Surgido por volta de 1710, o quilombo Abacatal, localizado em Ananindeua, região metropolitana de Belém, luta há décadas para manter a história da comunidade viva. Desde 1883, porém, com a construção da Estrada de Ferro Belém-Bragança, a região não saiu mais do mapa dos grandes empreendimentos e projetos, tanto da esfera pública como da privada.     

Manifestação

Os moradores realizaram um protesto na manhã da última quarta-feira (9) em frente ao Palácio do Governo, na avenida Almirante Barroso, manifestando-se contra a construção da avenida. Também participaram do ato representantes dos movimentos Salve Amazônia, Juntos e da Conferência Nacional Bispos do Brasil.

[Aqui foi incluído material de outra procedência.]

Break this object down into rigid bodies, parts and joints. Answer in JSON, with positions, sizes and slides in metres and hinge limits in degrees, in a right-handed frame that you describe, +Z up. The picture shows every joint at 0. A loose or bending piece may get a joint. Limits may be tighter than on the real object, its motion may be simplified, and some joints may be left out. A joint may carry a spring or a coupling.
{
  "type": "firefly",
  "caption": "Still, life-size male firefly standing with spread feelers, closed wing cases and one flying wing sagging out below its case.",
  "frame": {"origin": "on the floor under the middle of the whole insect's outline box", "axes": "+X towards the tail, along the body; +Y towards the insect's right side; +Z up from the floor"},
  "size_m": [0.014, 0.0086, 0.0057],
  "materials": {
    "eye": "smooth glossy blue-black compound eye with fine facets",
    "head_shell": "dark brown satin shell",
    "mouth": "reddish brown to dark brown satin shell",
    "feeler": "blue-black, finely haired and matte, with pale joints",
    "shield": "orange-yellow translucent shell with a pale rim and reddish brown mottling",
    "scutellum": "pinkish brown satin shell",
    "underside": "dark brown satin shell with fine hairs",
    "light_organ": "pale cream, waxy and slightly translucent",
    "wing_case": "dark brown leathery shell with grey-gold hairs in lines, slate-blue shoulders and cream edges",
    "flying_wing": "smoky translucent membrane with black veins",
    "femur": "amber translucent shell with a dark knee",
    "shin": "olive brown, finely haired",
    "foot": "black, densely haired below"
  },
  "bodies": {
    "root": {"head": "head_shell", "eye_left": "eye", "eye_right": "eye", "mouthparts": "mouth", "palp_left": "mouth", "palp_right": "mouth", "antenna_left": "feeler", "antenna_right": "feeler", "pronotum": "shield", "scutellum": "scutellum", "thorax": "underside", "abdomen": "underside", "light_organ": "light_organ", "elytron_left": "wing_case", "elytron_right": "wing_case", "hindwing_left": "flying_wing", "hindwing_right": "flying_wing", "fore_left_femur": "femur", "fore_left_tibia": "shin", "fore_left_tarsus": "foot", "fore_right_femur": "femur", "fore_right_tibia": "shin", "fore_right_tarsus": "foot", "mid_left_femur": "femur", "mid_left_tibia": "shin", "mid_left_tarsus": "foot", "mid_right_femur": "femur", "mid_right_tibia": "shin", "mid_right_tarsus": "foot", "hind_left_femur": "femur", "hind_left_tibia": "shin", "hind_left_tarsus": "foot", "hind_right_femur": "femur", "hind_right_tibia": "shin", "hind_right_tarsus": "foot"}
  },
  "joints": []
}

Para Vanusa Cardoso, uma das lideranças, a exigência prioritária dos quilombolas ao Governo do Estado é a consulta prévia, prevista em lei.

"Consulta prévia, livre e informada. O que a rodovia vai trazer de impacto para a comunidade é gigantesco, haja vista que a rodovia privada vai impedir o nosso vir pela nossa única via de acesso da comunidade. Vai afastar os animais também, pois vivemos em corredor ecológico", diz ela, ao lembrar que eles necessitam ir diariamente para Ananindeua, especialmente para vender os alimentos e artesanatos que produzem.

Dimensões

image (Sidney Oliveira / O Liberal)

O Pará é o estado brasileiro com o maior número de comunidades quilombolas tituladas no país: 62. É também referência no tema por ser lar do primeiro município brasileiro a outorgar um título de reconhecimento de domínio para os remanescentes de quilombo, no caso, em Oriximiná, oeste do Pará.   

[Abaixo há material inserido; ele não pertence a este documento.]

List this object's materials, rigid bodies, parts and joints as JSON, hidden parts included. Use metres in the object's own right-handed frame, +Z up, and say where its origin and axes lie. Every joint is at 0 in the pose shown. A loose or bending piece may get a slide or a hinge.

Mas não são apenas os quilombolas que desconfiam dos impactos da via. A comunidade acadêmica da Ufra compartilha do mesmo sentimento. Para o professor Manoel Tourinho, que já foi reitor da instituição, toda a comunidade acadêmica precisa ser ouvida também.

"Tínhamos áreas da escola de agronomia aqui e experimentos com cana-de-açúcar, milho. Tem ruínas dos Munduruku lá e engenhos da época da ocupação carmelita naquela pestana de várzea. A sede da Ufra é voltada para a várzea por uma razão, pois ela tem suma importância para a produção científica na Amazônia", avalia ele.

No dia 23 de fevereiro deste ano, a Secretaria de Estado de Meio Ambiente e Sustentabilidade, órgão licenciador da obra, convocou entidades e outros interessados para contribuir com a elaboração do Termo de Referência que iria nortear a elaboração do estudo ambiental do projeto de implantação da rodovia. As sugestões deveriam ser encaminhadas por e-mail até o dia 15 de março.

Um abaixo-assinado virtual contrário à avenida Liberdade já alcançou mais de duas mil assinaturas até a última sexta-feira (11). O projeto, enviado pelo governo do estado à Assembleia Legislativa do Pará, teve recursos aprovados no valor de R$400 milhões, passando por análise das comissões de Constituição e Justiça e de Fiscalização Financeira e Orçamentária.

"Considerando a necessidade de promover políticas de mobilidade urbana para a modernização da malha viária na Região Metropolitana de Belém, e com foco na preservação ambiental, o Parlamento do Pará, votou consciente de sua responsabilidade em garantir melhorias por meio desse investimento modal importante para o desenvolvimento da região e para a população", informou a Assembleia em nota para a reportagem.

Outro lado

A Redação Integrada de O Liberal procurou a Secretaria de Transportes do Governo do Estado para obter informações sobre o estágio atual do projeto, perspectivas para início das obras e o questionamento apontado pela comunidade sobre a falta de diálogo. Em nota enviada na manhã de domingo (13) a secretaria informou que "está na fase de elaboração do projeto básico para a construção da Avenida Liberdade, e que cumprirá todos os prazos e etapas legais de licenciamentos previstos na Legislação vigente. A Setran esclarece ainda, que está  em tratativa com o órgão  responsável pelo Licenciamento  Ambiental,  para fazer escuta junto a todas as comunidades que serão influenciadas pelo empreendimento".